**SHORT TASK:**
Reproduce each line from the first in the data through the line that contains "return target" exactly; give nothing else.

**DATA PROVIDED:**
-=-=-
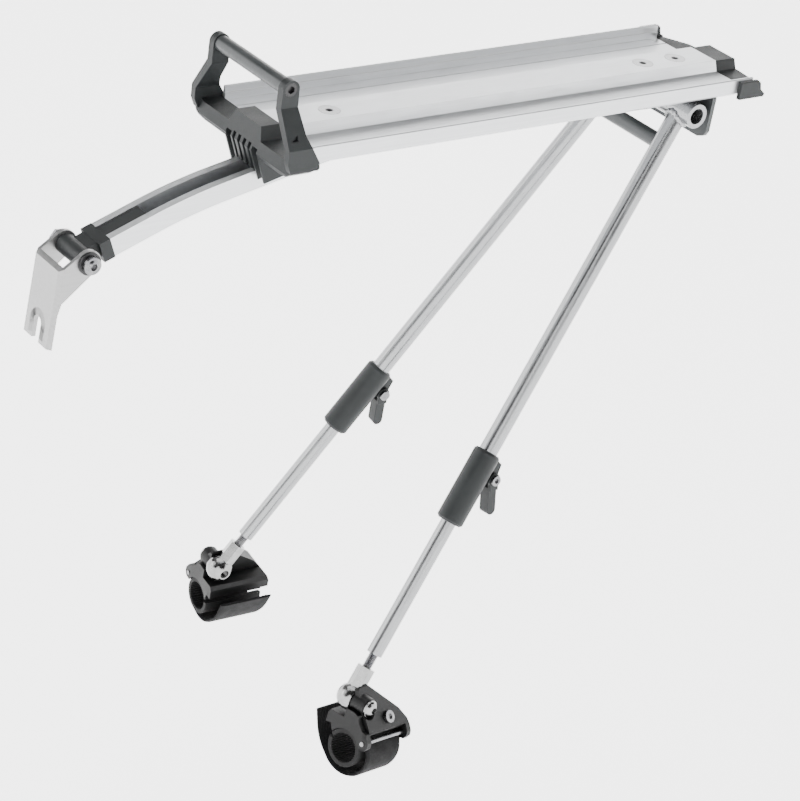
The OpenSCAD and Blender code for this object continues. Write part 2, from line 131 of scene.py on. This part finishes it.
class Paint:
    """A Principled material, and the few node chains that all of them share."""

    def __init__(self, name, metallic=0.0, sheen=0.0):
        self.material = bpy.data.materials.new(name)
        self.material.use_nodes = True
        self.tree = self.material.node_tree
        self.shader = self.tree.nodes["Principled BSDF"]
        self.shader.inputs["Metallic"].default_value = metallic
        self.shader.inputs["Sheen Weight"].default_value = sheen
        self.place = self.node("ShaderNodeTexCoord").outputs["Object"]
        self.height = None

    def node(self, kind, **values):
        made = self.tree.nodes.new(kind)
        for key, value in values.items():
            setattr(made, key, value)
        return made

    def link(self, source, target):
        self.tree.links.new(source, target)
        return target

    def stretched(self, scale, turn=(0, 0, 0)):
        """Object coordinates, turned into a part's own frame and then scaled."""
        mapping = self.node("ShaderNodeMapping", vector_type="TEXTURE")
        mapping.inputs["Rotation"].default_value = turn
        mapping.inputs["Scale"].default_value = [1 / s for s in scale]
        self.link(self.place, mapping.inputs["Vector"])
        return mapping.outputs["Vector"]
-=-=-
**EXERCISE SOLUTION:**
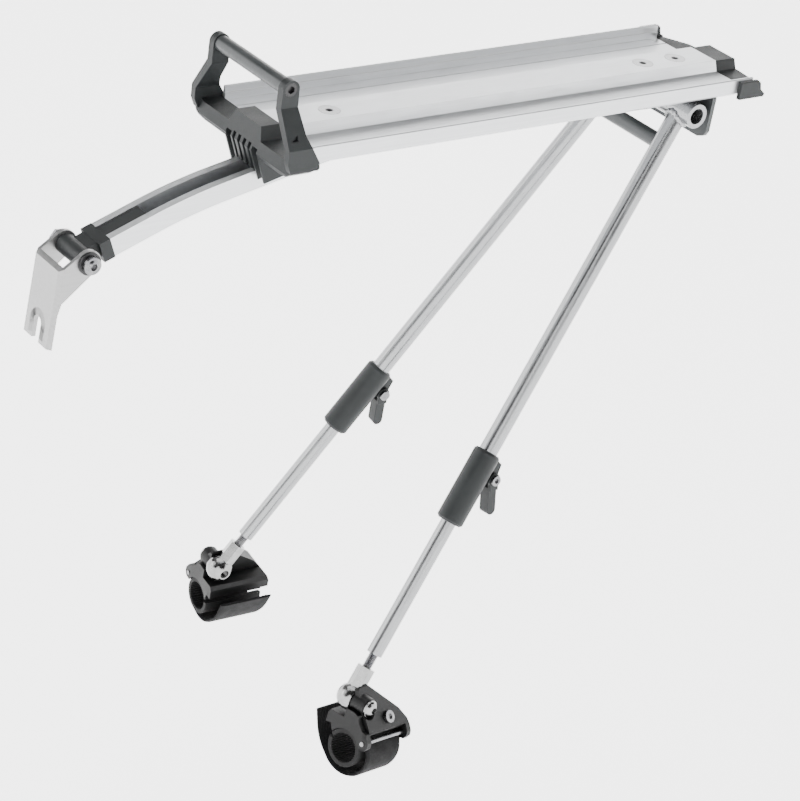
The OpenSCAD and Blender code for this object continues. Write part 2, from line 131 of scene.py on. This part finishes it.
class Paint:
    """A Principled material, and the few node chains that all of them share."""

    def __init__(self, name, metallic=0.0, sheen=0.0):
        self.material = bpy.data.materials.new(name)
        self.material.use_nodes = True
        self.tree = self.material.node_tree
        self.shader = self.tree.nodes["Principled BSDF"]
        self.shader.inputs["Metallic"].default_value = metallic
        self.shader.inputs["Sheen Weight"].default_value = sheen
        self.place = self.node("ShaderNodeTexCoord").outputs["Object"]
        self.height = None

    def node(self, kind, **values):
        made = self.tree.nodes.new(kind)
        for key, value in values.items():
            setattr(made, key, value)
        return made

    def link(self, source, target):
        self.tree.links.new(source, target)
        return target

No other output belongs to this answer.